Another company is financed indirectly by the Schenley Products Co. This company in Louisville also works its employees 10 hours a day and at a starvation rate of wages.
Speaking of another concern where similar conditions apply, it cites the Hiram Walker Distillery Co.
At the hearing last night reference was made to the possible cost of bottles and printed matter used under the present regulations.
I do not know the cost of the bottles and the printed matter, but I do know that anyone can purchase any number of liquid products from any grocery store in the city, such as catsup or vinegar, in bottles with labels, etc., at a total cost of 5 cents per bottle.

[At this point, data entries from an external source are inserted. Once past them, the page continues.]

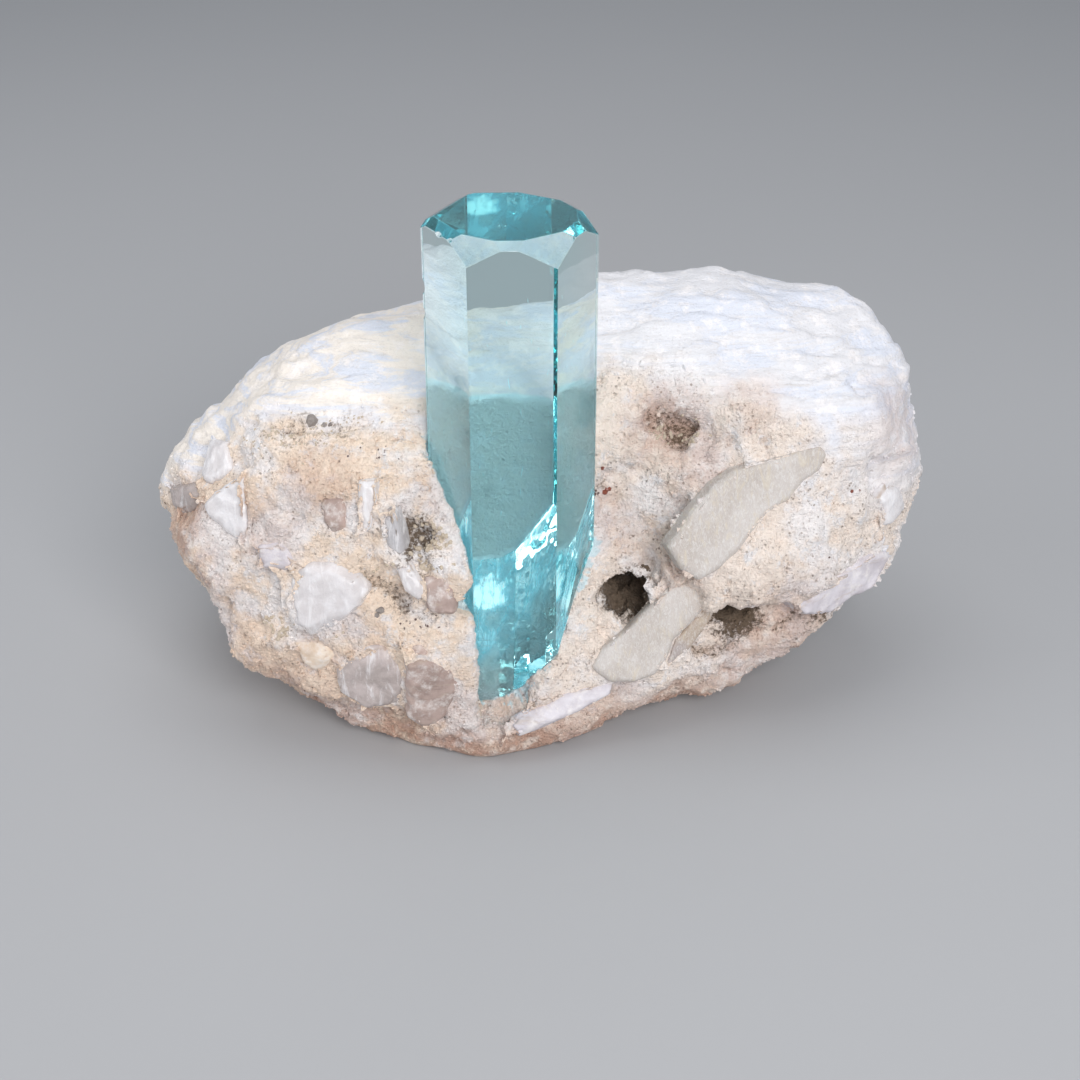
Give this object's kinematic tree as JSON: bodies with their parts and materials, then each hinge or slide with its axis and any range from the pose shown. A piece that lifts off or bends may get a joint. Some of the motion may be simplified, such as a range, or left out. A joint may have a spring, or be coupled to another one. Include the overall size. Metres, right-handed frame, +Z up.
{
  "type": "aquamarine crystal on matrix",
  "caption": "Clear blue-green hexagonal aquamarine prism with a bevelled flat top, standing in a broken lump of granular white rock set with feldspar blades and quartz.",
  "frame": {"origin": "on the sawn flat base of the rock, below the middle of its length", "axes": "+X to the right along the rock's length, +Y away from the face the crystal stands in, +Z up along the crystal"},
  "size_m": [0.1017, 0.0592, 0.069],
  "materials": {
    "aquamarine": "polished clear blue-green beryl",
    "albite": "rough sugary granular rock",
    "blade": "satin beige feldspar blade",
    "shaded_blade": "dull grey-brown feldspar blade",
    "lilac_feldspar": "satin pale lilac feldspar",
    "quartz": "milky white quartz, glossy fracture",
    "grey_quartz": "grey translucent quartz, glossy fracture",
    "pink_feldspar": "satin pinkish feldspar",
    "tan_feldspar": "satin yellow-tan feldspar"
  },
  "bodies": {
    "root": {"aquamarine": "aquamarine", "matrix": "albite", "upper_blade": "blade", "lower_blade": "blade", "rear_blade": "shaded_blade", "foot_blade": "lilac_feldspar", "ledge_plate": "lilac_feldspar", "lilac_block": "lilac_feldspar", "quartz_lens": "quartz", "quartz_block": "quartz", "left_plate": "quartz", "end_quartz": "grey_quartz", "corner_plate": "quartz", "white_tab": "quartz", "white_wedge": "quartz", "right_panel": "quartz", "grey_tab": "grey_quartz", "feldspar_block": "pink_feldspar", "pink_feldspar": "pink_feldspar", "pink_wedge": "pink_feldspar", "tan_block": "tan_feldspar"}
  },
  "joints": []
}
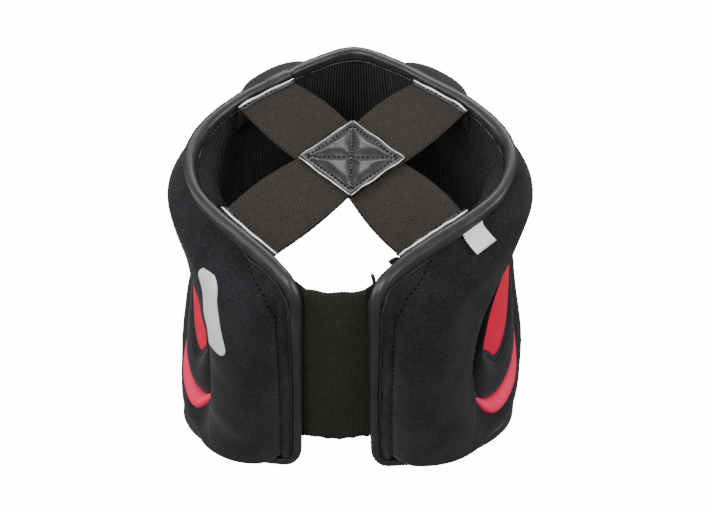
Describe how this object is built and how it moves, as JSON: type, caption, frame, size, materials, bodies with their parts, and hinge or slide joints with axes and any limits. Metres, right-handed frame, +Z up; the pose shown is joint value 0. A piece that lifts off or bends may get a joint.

These bottled goods I refer to are labeled and capped. Many of them are comparable to a 16-ounce or pint bottle, and we presume that the contents are of some value; that the producers, the wholesalers, and the retailers make a profit on their distribution and sale.
This being true, surely the cost of bottles and printed matter, used in bottling and in the sale and distribution of liquors under the present regulations of the Alcohol Control Administration, cannot affect the cost of liquor sold the consumers.
In closing, may we suggest that the present regulations are accepted in every State in the Union. There is no loud outcry that has been heard from the public, those who pay the bills, asking for this change.
A change such as is herein proposed will naturally mean that each legislative body, each regulatory body, will soon be deluged with proposals the bulk distribution of liquors be either permitted or prohibited. This means a renewal of the old wet and dry fight. Surely, such a condition is not beneficial to any of those engaged in or dependent for their employment upon the liquor industry.
We have emerged from a prohibition status only a few years.
We hope that legislation will not be enacted which will renew that fight until at least the present generation can be acquainted with our new conditions.